I think I need to establish some givens in order to make this post as relevant to ADHD as I know it to be.
1st given: Exercise positively effect ATTENTION as well as mood and lessens anxiety. It helps manage hyperactivity and internal restlessness.
2nd given: Most ADHDers have a hard time setting up any routine, especially one that, by definition, requires consistency and intensity.
3rd given: I get demonstrable benefits from working out everyday. And, I’d say about 80% of my clients struggle to get the exercise I would argue that they need.
4th (not quite) given: There is plenty of emerging research that there is such a thing as an ADHD friendly diet. Lots of veggies, higher in lean protein, lower carbs, very low sugar, plenty of good fats, etc. Pretty much what’s good for humans, but it’s extra good for us.
So, that’s why I’m reviewing fitness apps. I’ve always said that keeping track of success is a great way to establish routine and make lasting life change. I alway suggest my clients use a blank calendar to keep track of days exercised. I do is as a seperate calendar in my digital calendar world. But I mark all my work outs and it feels sooooo good at the end of the month to see all those gold bars representing my work out “events.” But I also like to keep track of what I do. Specifically when running, I want to know how far and how fast. Which leads me to:
App no. 1: Map My Run (Might be Map My Fitness now…) Apps Website I’m sure many of you have already heard of it. I’m also sure that there are many equally good competing apps. This is just the one I use. It is overall great. You can also log all your other workouts if this is the place you want to keep track of what you do.
App. no. 2: My Fitness Pal. App’s Website My wife got hipped to this app when doing a month long health/weight challenge about a year and a half ago. It is great. You put in your weight and your goals and it calculates what you need to do in terms of calories to make that goal. I get the impression that the paid version is even cooler with many more features. But even the basic is great. You can create your own recipes and everything saves for you so you don’t have to reenter ever time. It scans bar codes and has a tremendous number of items in its database. Relatively intuitive and seems to be very accurate.
And, it’s great for us as ADHDers because it challenges us to be present in the moment and make good choices, it teaches us the reality of what we are eating, and it give us a record so we can’t forget. I have a nutrition background as a former chef. But, I can easily get complacent and say that a certain food isn’t that bad. But when it’s there in black and white that that piece of pizza is 300 calories, that will make me think twice about have 3 more.
And they are both Under Armour owned so you can link them and make them work together. Hooray technology!
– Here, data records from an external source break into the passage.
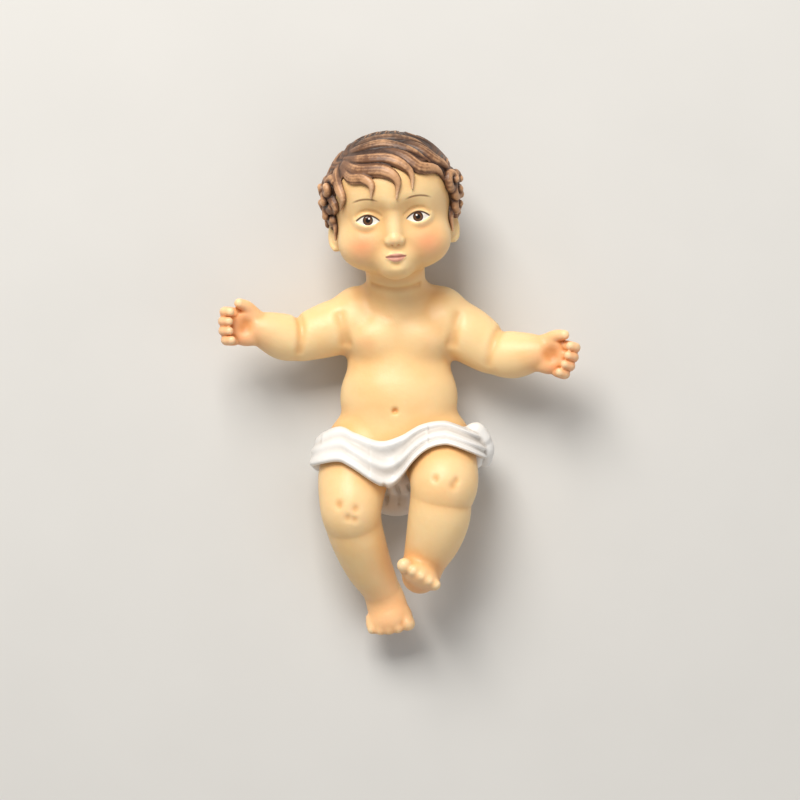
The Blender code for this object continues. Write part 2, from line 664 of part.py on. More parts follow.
def surface_points(value, cells):
    """One point in each cell, at the mean of where the surface crosses the cell's edges."""
    total = np.zeros((len(cells), 3))
    crossings = np.zeros(len(cells))
    for axis in range(3):
        first, second = (i for i in range(3) if i != axis)
        for a, b in np.ndindex(2, 2):
            start = cells.copy()
            start[:, first] += a
            start[:, second] += b
            end = start.copy()
            end[:, axis] += 1
            here, there = value[tuple(start.T)], value[tuple(end.T)]
            crossed = (here < 0) != (there < 0)
            share = here[crossed] / (here[crossed] - there[crossed])
            total[crossed] += start[crossed]
            total[crossed, axis] += share
            crossings += crossed
    return total / crossings[:, None]


def surface_quads(inside, cells):
    """One face round each grid edge that the surface crosses, turned so that it faces out."""
    number = np.full([n - 1 for n in inside.shape], -1, np.int64)
    number[tuple(cells.T)] = np.arange(len(cells))
    quads = []
    for axis in range(3):
        first, second = (axis + 1) % 3, (axis + 2) % 3
        before = np.moveaxis(inside, axis, 0)
        edges = np.argwhere(np.moveaxis(before[:-1] != before[1:], 0, axis))
        ring = []
        for a, b in ((0, 0), (1, 0), (1, 1), (0, 1)):
            cell = edges.copy()
            cell[:, first] -= a
            cell[:, second] -= b
            ring.append(number[tuple(cell.T)])
        ring = np.stack(ring, axis=1)
        outward = inside[tuple(edges.T)]
        quads.append(np.where(outward[:, None], ring, ring[:, ::-1]))
    return np.concatenate(quads)


def largest_shell(points, quads):
    """The points and quads of the largest closed surface, without the pockets sealed inside the clay."""
    label = np.arange(len(points))
    while True:
        lowest = label.copy()
        np.minimum.at(lowest, quads, label[quads].min(axis=1)[:, None])
        lowest = lowest[lowest]
        if (lowest == label).all():
            break
        label = lowest
    kept = label == np.bincount(label).argmax()
    number = np.cumsum(kept) - 1
    return points[kept], number[quads[kept[quads[:, 0]]]]


def cast(clay):
    """The clay's surface, as points in the figure's unit and quads, closed at the edge of the block."""
    value = np.pad(clay.value[1:-1, 1:-1, 1:-1], 1, constant_values=FAR)
    cells = crossed_cells(value)
    points = surface_points(value, cells) * clay.step + np.array(clay.block[0])
    return largest_shell(points, surface_quads(value < 0, cells))


def sculpt(step):
    """The whole figure in clay: flesh, hair and cloth."""
    flesh = Clay(step)
    carve_torso(flesh)
    for side in (RIGHT, LEFT):
        carve_arm(flesh, side)
        carve_hand(flesh, side)
        carve_leg(flesh, side)
        carve_foot(flesh, side)
    head, skull, hair = (Clay(step, HEAD_BLOCK) for _ in range(3))
    carve_skull(head)
    skull.value = head.value.copy()
    carve_face(head)
    carve_ears(head)
    carve_hair(hair, skull)
    flesh.merge(head, 1.5)
    cloth = Clay(step)
    carve_loincloth(cloth, flesh)
    return flesh, hair, cloth


def joined(flesh, hair, cloth):
    """One clay of the three, with the small fillets that a casting has between them."""
    whole = Clay(flesh.step, flesh.block)
    whole.value = softened(flesh.value, cloth.value, 0.2)
    whole.merge(hair, 0.2)
    return whole


def resin():
    material = bpy.data.materials.new("painted_resin")
    material.use_nodes = True
    shader = material.node_tree.nodes["Principled BSDF"]
    shader.inputs["Base Color"].default_value = (0.86, 0.60, 0.34, 1)
    shader.inputs["Roughness"].default_value = 0.5
    shader.inputs["Metallic"].default_value = 0.0
    return material


def keep_finest(figure, places):
    """Marks the eyes, nose, lips, fingers and toes, where the thinned solid keeps smaller triangles."""
    finest = [(HEAD.point((side * EYE_ASIDE, EYE_LEVEL, 11.0)), 2.6, 1.0) for side in (RIGHT, LEFT)]
    finest += [(HEAD.point((0, level, 12.5)), 2.3, 0.8) for level in (NOSE_LEVEL, MOUTH_LEVEL)]
    for side in (RIGHT, LEFT):
        fingers, _, palm = square(*HANDS[side])
        finest.append((ARMS[side][-1][:3] + 6.5 * fingers + 1.8 * side * palm, 3.6, 0.45))
        toes, inner, up = square(*FEET[side])
        finest.append((LEGS[side][-1][:3] + 7.0 * toes + 1.3 * side * up - 0.6 * inner, 4.2, 0.5))
    weight = np.zeros(len(places))
    for middle, reach, strength in finest:
        near = np.exp(-((((places - middle) ** 2).sum(axis=1) / reach**2) ** 2))
        weight = np.maximum(weight, strength * near)
    group = figure.vertex_groups.new(name="finest")
    for i in np.nonzero(weight > 0.02)[0].tolist():
        group.add([i], weight[i], "REPLACE")
    return group


def flatten_back(mesh):
    """Cuts the solid level at Z 0, as the maker grinds the back to lie still, and closes the cut."""
    solid = bmesh.new()
    solid.from_mesh(mesh)
    everything = solid.verts[:] + solid.edges[:] + solid.faces[:]
    cut = bmesh.ops.bisect_plane(
        solid, geom=everything, plane_co=(0, 0, 0), plane_no=(0, 0, -1), clear_outer=True
    )
    rim = [item for item in cut["geom_cut"] if isinstance(item, bmesh.types.BMEdge)]
    bmesh.ops.holes_fill(solid, edges=rim)
    solid.to_mesh(mesh)
    solid.free()


def main():
    for thing in list(bpy.data.objects):
        bpy.data.objects.remove(thing)
    whole = joined(*sculpt(GRID_STEP / UNIT))
    points, quads = cast(whole)
    mesh = bpy.data.meshes.new("infant_figure")
    mesh.from_pydata(points.tolist(), [], quads.tolist())
    figure = bpy.data.objects.new("infant_figure", mesh)
    bpy.context.scene.collection.objects.link(figure)
    smoother = figure.modifiers.new("smoother", "SMOOTH")
    smoother.factor, smoother.iterations = 0.5, 1
    thinner = figure.modifiers.new("thinner", "DECIMATE")
    thinner.ratio = TRIANGLES / (2 * len(quads))
    thinner.vertex_group = keep_finest(figure, points).name
    thinner.invert_vertex_group = True
    thinner.vertex_group_factor = FINEST_CARE
    thinner.use_collapse_triangulate = True
    graph = bpy.context.evaluated_depsgraph_get()
    solid = bpy.data.meshes.new_from_object(figure.evaluated_get(graph))
    figure.modifiers.clear()
    figure.data = solid
    solid.transform(Matrix.Scale(UNIT, 4))
    flatten_back(solid)
    solid.materials.append(resin())
    solid.shade_smooth()
    solid.set_sharp_from_angle(angle=math.radians(50))


main()
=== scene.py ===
"""The baby figure with its carving and its paint, on a pale floor under soft light.

It is carved as clay on a grid, in a unit of a hundredth of its length, and cast as four pieces
that stand for the one solid.
"""

import math
from collections import namedtuple

import bmesh
import bpy
import numpy as np
from mathutils import Euler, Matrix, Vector


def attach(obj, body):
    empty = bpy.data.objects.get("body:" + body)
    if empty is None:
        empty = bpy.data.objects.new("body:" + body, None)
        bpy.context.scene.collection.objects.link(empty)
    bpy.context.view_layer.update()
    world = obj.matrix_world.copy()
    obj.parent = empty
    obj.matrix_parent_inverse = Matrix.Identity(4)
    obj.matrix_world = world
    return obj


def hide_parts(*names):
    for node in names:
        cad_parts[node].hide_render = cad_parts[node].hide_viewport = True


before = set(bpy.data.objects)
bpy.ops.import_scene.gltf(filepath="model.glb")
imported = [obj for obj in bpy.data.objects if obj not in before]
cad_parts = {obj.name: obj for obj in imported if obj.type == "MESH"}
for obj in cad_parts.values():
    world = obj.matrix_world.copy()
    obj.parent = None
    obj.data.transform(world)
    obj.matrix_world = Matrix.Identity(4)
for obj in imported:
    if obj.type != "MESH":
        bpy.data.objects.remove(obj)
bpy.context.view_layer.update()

FIGURE_LENGTH = 0.070  # crown to toes
BODY_STEP, HEAD_STEP, CLOTH_STEP = 0.0002, 0.000125, 0.00014  # between the grid points of the clay
MOST_TRIANGLES = 190000  # in one piece
NECK_CUT = 12.5  # the Y at which the head piece meets the body piece
OVERLAP = 0.45  # how far each of them runs past the cut
NECK_BLEND = 1.5  # where the head runs into the neck
FILLET = 0.2  # between flesh, hair and cloth

UNIT = FIGURE_LENGTH / 100
WHOLE = ((-42, -61, -4), (42, 48, 36))  # two corners of the block of clay for the whole figure
HEAD_BLOCK = ((-22, 4, -3), (20, 48, 36))
HIPS_BLOCK = ((-24, -36, -4), (24, -6, 28))
FAR = 4.0  # the distance that an empty grid point holds
PINCH_FILL = 0.05  # how deep a filled grid point lies in the clay
MARGIN = 1.5  # how far past a shape its distances count
LONGEST_REACH, REACH_STEP = 24, 0.2  # of a search for where the clay ends
SIDES = RIGHT, LEFT = -1, 1  # the figure's own sides, as the sign of X

Shape = namedtuple("Shape", "distance low high")


# Clay: shapes are distances to a surface, below zero inside it


def softened(first, second, blend):
    """The smaller of two distances, rounded over where they are within blend of each other."""
    if not blend:
        return np.minimum(first, second)
    overlap = np.maximum(blend - np.abs(first - second), 0) / blend
    return np.minimum(first, second) - overlap * overlap * (blend / 4)


def turned(tilt):
    """The axes that come from turning by tilt degrees about X, then Y, then Z."""
    return np.array(Euler([math.radians(angle) for angle in tilt]).to_matrix())


def seen_from(points, centre, axes):
    """The three coordinates of the points, measured from centre along the axes."""
    x, y, z = (points[i] - centre[i] for i in range(3))
    return [axes[0][i] * x + axes[1][i] * y + axes[2][i] * z for i in range(3)]


def square(first, second):
    """Three directions at right angles, from two that are nearly so."""
    first = np.array(first, float) / np.linalg.norm(first)
    second = np.array(second, float) - first * np.dot(first, second)
    second /= np.linalg.norm(second)
    return first, second, np.cross(first, second)


def ball(centre, radii, axes=np.eye(3)):
    """An ellipsoid with three radii along its own axes."""

    def distance(points, margin):
        local = seen_from(points, centre, axes)
        outer = np.sqrt(sum((q / r) ** 2 for q, r in zip(local, radii)))
        steepness = np.sqrt(sum((q / r**2) ** 2 for q, r in zip(local, radii)))
        return outer * (outer - 1) / np.maximum(steepness, 1e-4)

    reach = max(radii)
    return Shape(distance, np.subtract(centre, reach), np.add(centre, reach))


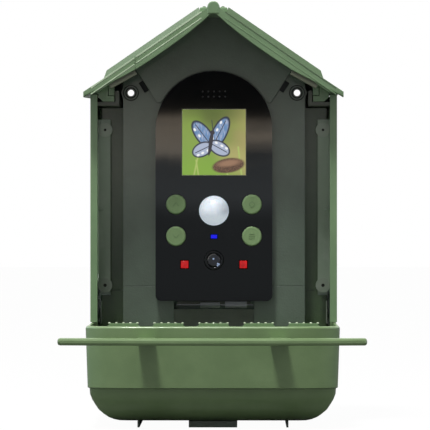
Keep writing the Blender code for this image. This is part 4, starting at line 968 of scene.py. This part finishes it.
# Motion sensor dome: a cap of a sphere on a thin collar, with its lens cells in the finish
domeLook = {
    "radius": 8.7, "rise": 6.0, "height": 127.3, "seat": 19.0, "neck": 2.3, "collar": 0.35, "foot": 1.0,
}


def buildDome(look):
    ball = (look["radius"] ** 2 + look["rise"] ** 2) / (2 * look["rise"])
    middle = look["seat"] - look["rise"] + ball
    clearSelection()
    bpy.ops.mesh.primitive_uv_sphere_add(
        segments=48, ring_count=32, radius=ball * mm, location=(0, at(middle), look["height"] * mm),
        rotation=(math.radians(90), 0, 0),
    )
    dome = bpy.context.object
    dome.name = "sensor_dome"
    bpy.ops.object.transform_apply(location=True, rotation=True)
    editWhole(dome)
    bpy.ops.mesh.bisect(plane_co=(0, at(look["seat"]), 0), plane_no=(0, 1, 0), clear_outer=True)
    pick("edges", lambda e: len(e.link_faces) == 1)
    bpy.ops.mesh.extrude_region_move(TRANSFORM_OT_translate={"value": (0, look["neck"] * mm, 0)})
    bpy.ops.mesh.extrude_region_move(TRANSFORM_OT_translate={"value": (0, 0, 0)})
    grow = (look["radius"] + look["collar"]) / look["radius"]
    middle = (0, at(look["seat"] + look["neck"]), look["height"] * mm)
    bpy.ops.transform.resize(value=(grow, 1, grow), center_override=middle)
    bpy.ops.mesh.extrude_region_move(TRANSFORM_OT_translate={"value": (0, look["foot"] * mm, 0)})
    bpy.ops.mesh.edge_face_add()
    bpy.ops.mesh.select_all(action="SELECT")
    bpy.ops.mesh.normals_make_consistent(inside=False)
    leaveEdit()
    dress(dome, finishes["milkyPaintedGlow"], 40)
    replaceNode(dome, "pir_lens")


buildDome(domeLook)


# Camera: a barrel with a bright rim line and a bulging front glass, painted glints on the glass, and the
# small lamps round it
cameraLook = {
    "height": 97.2, "front": 20.0, "barrelEdge": 0.25,
    "glass": [(-0.12, 3.2), (-0.06, 3.7), (0.1, 4.05), (1.5, 4.05)],
    "paintedGlints": [((1.9, 95.3), (3.9, 94.2), 1.0), ((2.0, 94.3), (3.1, 92.7), 0.9)],
    "paintedGlintFront": 19.8, "glintEdge": 0.09,
    "spark": (-0.3, 98.0), "paintedSparkRings": [(0.0, 0.385), (0.06, 0.55), (0.2, 0.55)],
    # rounded edge of each lamp, and their share of the solid's width
    "lamps": {"ir_light_left": 0.25, "ir_light_right": 0.25, "status_light": 0.2}, "lampShare": 0.9,
}


def buildCamera(look):
    finePart("lens_barrel", look["barrelEdge"], 3, 40)
    glass = addTurned("front_glass", 0, look["front"], look["height"], look["glass"])
    dress(glass, finishes["lensGlass"], 60)
    replaceNode(glass, "lens_glass")
    # painted glints: small glowing bars standing in for light caught on the edges of the lenses inside
    for index, (first, last, wide) in enumerate(look["paintedGlints"]):
        name = "lens_painted_glint_%d" % (index + 1)
        paintedGlint = slantedBar(name, first, last, wide, look["paintedGlintFront"], look["front"])
        roundEdges(paintedGlint, look["glintEdge"] * mm, 2, 40)
        addPiece(paintedGlint, bodyOf["lens_glass"], "lensGlint")
    # a small glowing disc on the glass: a painted glint
    paintedSparkX, paintedSparkZ = look["spark"]
    spark = addTurned("lens_painted_spark", paintedSparkX, look["paintedGlintFront"], paintedSparkZ, look["paintedSparkRings"])
    addPiece(spark, bodyOf["lens_glass"], "lensGlint")
    for node, edge in look["lamps"].items():
        low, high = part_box(node)
        finePart(
            node, edge, 2, 40, prefix="lit_",
            shape=lambda lamp: resizeAll(lamp, look["lampShare"], (low + high) / 2),
        )


# Side windows: clear panes whose front strips and eyelets are frosted
windowLook = {
    "stripBack": 27.7, "tailTop": 75.5, "bossBack": 25.95,
    "ledgeHigh": 129.0, "ledgeLow": 127.4, "ledgeFront": 24.2, "ledgeIn": 70.2, "ledgeOut": 67.4,
    "edgeIn": 68.7, "edgeOut": 68.1, "edgeFront": 25.9, "edgeBack": 27.4, "edgeLow": 59.0, "edgeHigh": 72.5,
    "paneRound": 0.25, "ledgeRound": 0.4, "edgeRound": 0.15,
    "washers": [(66.2, 81.9, 1.05), (66.2, 176.3, 0.8)],
    "washerOuter": 2.3, "washerFront": 24.97, "washerDeep": 0.53, "washerEdge": 0.05,
}


def buildWindow(node, side, look):
    pane = finePart(node, look["paneRound"])
    tintFaces(pane, "frostedStrip", lambda middle: (
        middle.y < at(look["stripBack"]) and middle.z > look["tailTop"] * mm
    ))
    tintFaces(pane, "frostedEyelet", lambda middle: middle.y < at(look["bossBack"]))

    # a finger ledge half way up the strip, and the bright edge of the pane's lower end
    ledge = addSideBlock(
        node + "_ledge", side, (look["ledgeIn"], look["ledgeFront"], look["ledgeLow"]),
        (look["ledgeOut"], look["bossBack"], look["ledgeHigh"]),
    )
    roundEdges(ledge, look["ledgeRound"] * mm, 3)
    addPiece(ledge, bodyOf[node], "frostedStrip")
    edge = addSideBlock(
        node + "_edge", side, (look["edgeIn"], look["edgeFront"], look["edgeLow"]),
        (look["edgeOut"], look["edgeBack"], look["edgeHigh"]),
    )
    roundEdges(edge, look["edgeRound"] * mm, 3)
    addPiece(edge, bodyOf[node], "frostedEyelet")
    # a washer in each eyelet, over the screw's head
    front, outer = look["washerFront"], look["washerOuter"]
    rings = [(0.0, outer - look["washerEdge"]), (look["washerEdge"], outer), (look["washerDeep"], outer)]
    for index, (x, z, inner) in enumerate(look["washers"]):
        name = "%s_washer_%d" % (node, index + 1)
        washer = addTurned(name, side * x, front, z, rings, 32)
        cutWith(washer, addTurned(name + "_hole", side * x, front - 1, z, [(0.0, inner), (3.0, inner)], 32))
        addPiece(washer, bodyOf[node], "frostedEyelet")


# Port covers: rubber tongues whose front lower edge slants back under the plate, below a thin pale lip that
# stands in for a highlight along the box's lower edge: a painted highlight
coverLook = {
    "slants": {"usb_cover": 2.5, "card_cover": 1.7}, "edge": 0.25,
    "highlightLipLow": (-22.8, 20.0, 69.9), "highlightLipHigh": (23.7, 21.0, 70.35), "lipEdge": 0.12,
}


def buildCovers(look):
    for node, slant in look["slants"].items():
        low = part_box(node)[0]

        def isFoot(edge):
            return all(v.co.z < low.z + 0.0004 and v.co.y < low.y + 0.0004 for v in edge.verts)

        finePart(node, look["edge"], 2, 35, shape=lambda cover: bevelEdges(cover, isFoot, slant, 3))
    lip = addBlock("port_painted_highlight_lip", look["highlightLipLow"], look["highlightLipHigh"])
    roundEdges(lip, look["lipEdge"] * mm, 3)
    addPiece(lip, bodyOf["faceplate"], "rubberGrey")


# Fine mesh that shows in the sound holes
meshLook = {
    "pitch": 3.4, "rows": (196.3, 199.5), "front": 19.35, "rings": [(0.0, 0.42), (0.1, 0.52), (0.8, 0.52)],
}


def buildMesh(look):
    for row, height in enumerate(look["rows"]):
        for place in range(-2, 3):
            name = "sound_mesh_%d_%d" % (row + 1, place + 3)
            dot = addTurned(name, place * look["pitch"], look["front"], height, look["rings"], 20)
            addPiece(dot, bodyOf["faceplate"], "meshGrey")


for node, side in (("window_left", -1), ("window_right", 1)):
    buildWindow(node, side, windowLook)
buildCovers(coverLook)
buildCamera(cameraLook)
buildMesh(meshLook)
print("sensor dome, windows, covers and camera modelled")


# Tray: its rolled rim, the liner's comb with a row of pips on each tab, whose pale colour is a painted
# highlight, and the perch
trayLook = {
    "rim": 60.0, "rimOuter": 1.4, "rimInner": 0.5, "middleDepth": -20.0, "perchEdge": 0.7,
    # height below which the belly is drawn in, and by what share
    "tuck": [(19.0, 0.994), (14.5, 0.993), (10.5, 0.992)],
    "tabPitch": 27.0, "pips": [-8.4, -4.2, 0, 4.2, 8.4], "pipSize": 0.85, "pipTall": 0.75,
    "pipDepth": -4.0, "pipSink": 0.2,
}


def outwardRim(edge):
    # an edge of the rim's top whose other face looks away from the tray's middle
    if not all(abs(v.co.z - trayLook["rim"] * mm) < 0.0001 for v in edge.verts):
        return False
    middle = (edge.verts[0].co + edge.verts[1].co) / 2
    away = Vector((middle.x, middle.y - at(trayLook["middleDepth"]), 0))
    walls = [face for face in edge.link_faces if abs(face.normal.z) < 0.7]
    return len(walls) == 1 and walls[0].normal.dot(away) > 0


def shapeTray(tray):
    bevelEdges(tray, outwardRim, trayLook["rimOuter"], 6)
    # the belly's lower corners are tucked in a little
    editPiece(tray)
    for height, share in trayLook["tuck"]:
        pick("verts", lambda v: v.co.z < height * mm)
        bpy.ops.transform.resize(value=(share, 1, 1), center_override=(0, 0, 0))
    leaveEdit()


def buildTray(look):
    finePart("tray", look["rimInner"], 2, 35, 40, shape=shapeTray)
    finePart("perch", look["perchEdge"], 3, 20, 60)

    clearSelection()
    bpy.ops.mesh.primitive_uv_sphere_add(segments=14, ring_count=8, radius=look["pipSize"] * mm)
    pip = bpy.context.object
    editWhole(pip)
    bpy.ops.transform.resize(value=(1, 1, look["pipTall"]))
    bpy.ops.mesh.bisect(
        plane_co=(0, 0, -look["pipSink"] * mm), plane_no=(0, 0, 1), use_fill=True, clear_inner=True
    )
    leaveEdit()
    height = (look["rim"] - look["pipSink"]) * mm
    pips = []
    for tab in range(-2, 3):
        for place in look["pips"]:
            makeActive(pip)
            bpy.ops.object.duplicate()
            copy = bpy.context.object
            copy.location = ((tab * look["tabPitch"] + place) * mm, at(look["pipDepth"]), height)
            bpy.ops.object.transform_apply(location=True)
            pips.append(copy)
    bpy.data.objects.remove(pip, do_unlink=True)
    makeActive(*pips)
    bpy.ops.object.join()
    row = bpy.context.object
    row.name = "comb_pips"
    addPiece(row, "tray_body", "pipPaintedHighlight", 60)


buildTray(trayLook)
print("tray, comb and perch modelled")


# Under the roof: a rib and a lip below each side of the brim, the gable cover's clips, shoes and fills
eaveLook = {
    # inner and outer end of each right bar as (x, z), with its depths
    "bars": {
        "brim_rib": {
            "inner": (46.4, 210.0), "outer": (62.0, 201.4), "tall": 3.8, "front": -15.2, "back": -12.4,
            "edge": 0.35, "body": "roof_body", "finish": "ribPaintedShade", "slot": "dark_green",
        },
        "brim_lip": {
            "inner": (46.0, 213.9), "outer": (69.5, 197.8), "tall": 1.0, "front": -15.7, "back": -12.4,
            "edge": 0.3, "body": "roof_body", "finish": "roofPaintedShadeGreen", "slot": "house_green",
        },
        "cover_clip": {
            "inner": (44.4, 205.4), "outer": (40.8, 199.5), "tall": 3.0, "front": 20.9, "back": 22.05,
            "edge": 0.3, "body": "housing", "finish": "gasketBlack", "slot": "black_plastic",
        },
    },
    # low and high corner of the right shoe beside the roof's rail, and of the fill between rail and brim
    "blocks": {
        "roof_shoe": ((59.6, 2.2, 196.4), (63.2, 6.0, 202.6)),
        "roof_fill": ((69.0, 3.0, 197.25), (72.4, 5.0, 200.8)),
    },
    "blockEdge": 0.25,
}
sides = (("left", -1), ("right", 1))


def buildEaves(look):
    for sideName, side in sides:
        for name, bar in look["bars"].items():
            ends = [(side * x, z) for x, z in (bar["inner"], bar["outer"])]
            piece = slantedBar("%s_%s" % (name, sideName), *ends, bar["tall"], bar["front"], bar["back"])
            roundEdges(piece, bar["edge"] * mm, 2, 40)
            addPiece(piece, bar["body"], bar["finish"])
        for name, (low, high) in look["blocks"].items():
            block = addSideBlock("%s_%s" % (name, sideName), side, low, high)
            roundEdges(block, look["blockEdge"] * mm, 2, 40)
            addPiece(block, "roof_body", "roofPaintedShadeGreen")


# Rings round each mounting hole, dark green and black by turns; the flat black rings stand in for rings of
# shade round the hole: painted shade
mountLook = {
    "holeAbove": 180.0, "holeBehind": 40.0,
    # inner radius, outer radius and finish
    "rings": [
        (1.94, 2.4, "shadowGreen"), (2.75, 3.35, "gasketBlack"),
        (3.65, 4.1, "shadowGreen"), (4.35, 4.75, "gasketBlack"),
    ],
    "proud": 0.5, "deep": 0.45, "edge": 0.08,
}


def buildMountRings(look):
    wall = frame["nodes"]["rear_wall"].data.vertices
    for sideName, side in sides:
        near = [
            v.co for v in wall
            if side * v.co.x > 0 and v.co.y < at(look["holeBehind"]) and v.co.z > look["holeAbove"] * mm
        ]
        front = min(place.y for place in near)
        rim = [place for place in near if place.y < front + 0.0001]
        x = (min(place.x for place in rim) + max(place.x for place in rim)) / 2 / mm
        z = (min(place.z for place in rim) + max(place.z for place in rim)) / 2 / mm
        depth = front / mm - frontPlane - look["proud"]
        print("mounting hole at", round(x, 2), round(depth, 2), round(z, 2))
        for index, (inner, outer, finish) in enumerate(look["rings"]):
            name = "mount_ring_%s_%d" % (sideName, index + 1)
            steps = [(0.0, outer - look["edge"]), (look["edge"], outer), (look["deep"], outer)]
            ring = addTurned(name, x, depth, z, steps)
            cutWith(ring, addTurned(name + "_hole", x, depth - 1.5, z, [(0.0, inner), (4.0, inner)]))
            addPiece(ring, "housing", finish)


# A strip of soft seal on the rear wall's slopes, just short of the roof's underside
sealLook = {
    "front": 83.4, "back": 85.0, "tall": 0.74,
    # x, and height above the top of the wall
    "inner": (0.4, -0.33), "outer": (70.5, -48.3948),
}


def buildSeal(look):
    wallTop = max(v.co.z for v in frame["nodes"]["rear_wall"].data.vertices) / mm
    for sideName, side in sides:
        ends = [(side * x, wallTop + drop) for x, drop in (look["inner"], look["outer"])]
        seal = slantedBar("roof_seal_" + sideName, *ends, look["tall"], look["front"], look["back"])
        addPiece(seal, "housing", "gasketBlack")


buildEaves(eaveLook)
buildMountRings(mountLook)
buildSeal(sealLook)
print("eaves modelled")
Last suggestion with the eating app. Challenge yourself to do if for a week. See how it goes. If you’re moderately successful. Challenge yourself to finish out the month. See how you feel. How’s your ADHD? How’s your anxiety?
Standard Disclaimer: In an effort to foil my own perfectionist tendencies, I do not edit my posts much… if at all. Please and typos, mistakes, grammatical errors, or awkward phrasing. I focus on getting my content down. An imperfect post completed is better than a perfect post that goes unposted.